= GIVEN PROBLEM =
Extract the first line through the line containing "SEAT_LEAD = 3.0" from the listing below, exactly as written.

= STORED DATA =
──────

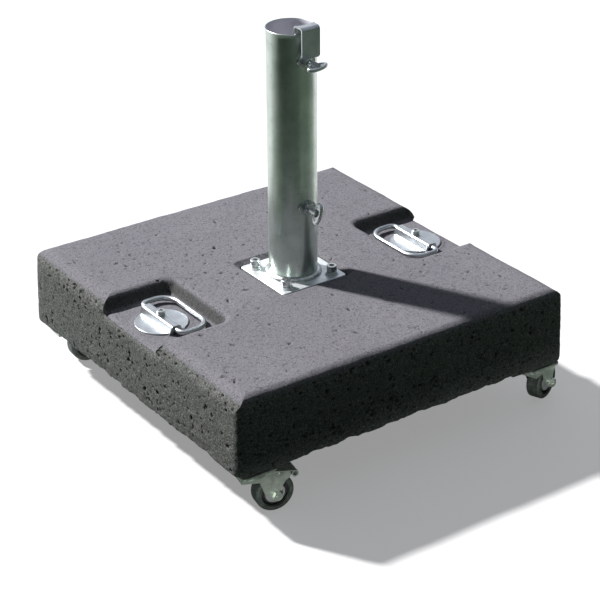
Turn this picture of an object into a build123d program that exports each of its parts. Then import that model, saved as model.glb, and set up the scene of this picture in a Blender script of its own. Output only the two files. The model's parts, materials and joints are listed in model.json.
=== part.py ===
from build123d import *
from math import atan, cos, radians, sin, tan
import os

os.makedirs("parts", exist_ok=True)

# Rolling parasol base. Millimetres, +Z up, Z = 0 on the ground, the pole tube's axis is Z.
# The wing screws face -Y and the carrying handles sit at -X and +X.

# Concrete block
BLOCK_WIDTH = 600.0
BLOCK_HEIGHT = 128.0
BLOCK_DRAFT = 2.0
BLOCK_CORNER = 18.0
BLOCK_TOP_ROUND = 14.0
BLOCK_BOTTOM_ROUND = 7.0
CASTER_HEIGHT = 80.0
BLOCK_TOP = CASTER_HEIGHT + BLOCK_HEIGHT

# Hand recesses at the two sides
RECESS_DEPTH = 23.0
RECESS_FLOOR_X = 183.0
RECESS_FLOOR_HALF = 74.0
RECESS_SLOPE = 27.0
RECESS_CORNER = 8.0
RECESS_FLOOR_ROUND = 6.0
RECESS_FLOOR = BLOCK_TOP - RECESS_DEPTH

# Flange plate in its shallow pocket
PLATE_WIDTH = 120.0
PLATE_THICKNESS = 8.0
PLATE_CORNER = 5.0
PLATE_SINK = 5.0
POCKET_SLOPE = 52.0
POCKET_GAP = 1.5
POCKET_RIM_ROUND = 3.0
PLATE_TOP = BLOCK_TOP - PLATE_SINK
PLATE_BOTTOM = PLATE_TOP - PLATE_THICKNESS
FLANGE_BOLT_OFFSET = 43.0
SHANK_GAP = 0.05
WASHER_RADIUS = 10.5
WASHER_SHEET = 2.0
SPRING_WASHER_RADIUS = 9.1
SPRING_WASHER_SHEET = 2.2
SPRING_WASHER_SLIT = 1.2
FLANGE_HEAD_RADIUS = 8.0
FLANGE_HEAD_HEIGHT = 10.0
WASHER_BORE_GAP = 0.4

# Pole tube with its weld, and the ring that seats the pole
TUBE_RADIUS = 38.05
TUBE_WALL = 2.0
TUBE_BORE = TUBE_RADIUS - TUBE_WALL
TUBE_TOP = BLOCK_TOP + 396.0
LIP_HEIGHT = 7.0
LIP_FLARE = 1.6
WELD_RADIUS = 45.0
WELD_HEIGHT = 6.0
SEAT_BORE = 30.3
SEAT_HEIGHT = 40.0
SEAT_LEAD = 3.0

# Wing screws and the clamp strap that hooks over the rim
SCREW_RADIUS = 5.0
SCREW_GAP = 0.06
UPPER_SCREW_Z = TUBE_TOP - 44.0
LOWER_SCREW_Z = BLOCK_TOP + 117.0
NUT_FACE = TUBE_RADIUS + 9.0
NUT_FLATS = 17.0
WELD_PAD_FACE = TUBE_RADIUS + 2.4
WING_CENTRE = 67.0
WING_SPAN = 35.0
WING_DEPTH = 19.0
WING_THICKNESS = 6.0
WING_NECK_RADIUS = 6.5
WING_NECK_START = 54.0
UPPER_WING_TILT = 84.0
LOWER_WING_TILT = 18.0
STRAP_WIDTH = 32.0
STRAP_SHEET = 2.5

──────

= THE OUTPUT =
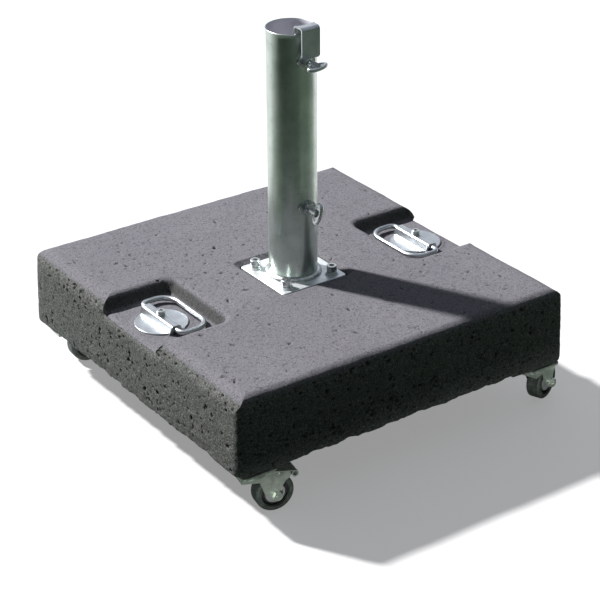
Turn this picture of an object into a build123d program that exports each of its parts. Then import that model, saved as model.glb, and set up the scene of this picture in a Blender script of its own. Output only the two files. The model's parts, materials and joints are listed in model.json.
=== part.py ===
from build123d import *
from math import atan, cos, radians, sin, tan
import os

os.makedirs("parts", exist_ok=True)

# Rolling parasol base. Millimetres, +Z up, Z = 0 on the ground, the pole tube's axis is Z.
# The wing screws face -Y and the carrying handles sit at -X and +X.

# Concrete block
BLOCK_WIDTH = 600.0
BLOCK_HEIGHT = 128.0
BLOCK_DRAFT = 2.0
BLOCK_CORNER = 18.0
BLOCK_TOP_ROUND = 14.0
BLOCK_BOTTOM_ROUND = 7.0
CASTER_HEIGHT = 80.0
BLOCK_TOP = CASTER_HEIGHT + BLOCK_HEIGHT

# Hand recesses at the two sides
RECESS_DEPTH = 23.0
RECESS_FLOOR_X = 183.0
RECESS_FLOOR_HALF = 74.0
RECESS_SLOPE = 27.0
RECESS_CORNER = 8.0
RECESS_FLOOR_ROUND = 6.0
RECESS_FLOOR = BLOCK_TOP - RECESS_DEPTH

# Flange plate in its shallow pocket
PLATE_WIDTH = 120.0
PLATE_THICKNESS = 8.0
PLATE_CORNER = 5.0
PLATE_SINK = 5.0
POCKET_SLOPE = 52.0
POCKET_GAP = 1.5
POCKET_RIM_ROUND = 3.0
PLATE_TOP = BLOCK_TOP - PLATE_SINK
PLATE_BOTTOM = PLATE_TOP - PLATE_THICKNESS
FLANGE_BOLT_OFFSET = 43.0
SHANK_GAP = 0.05
WASHER_RADIUS = 10.5
WASHER_SHEET = 2.0
SPRING_WASHER_RADIUS = 9.1
SPRING_WASHER_SHEET = 2.2
SPRING_WASHER_SLIT = 1.2
FLANGE_HEAD_RADIUS = 8.0
FLANGE_HEAD_HEIGHT = 10.0
WASHER_BORE_GAP = 0.4

# Pole tube with its weld, and the ring that seats the pole
TUBE_RADIUS = 38.05
TUBE_WALL = 2.0
TUBE_BORE = TUBE_RADIUS - TUBE_WALL
TUBE_TOP = BLOCK_TOP + 396.0
LIP_HEIGHT = 7.0
LIP_FLARE = 1.6
WELD_RADIUS = 45.0
WELD_HEIGHT = 6.0
SEAT_BORE = 30.3
SEAT_HEIGHT = 40.0
SEAT_LEAD = 3.0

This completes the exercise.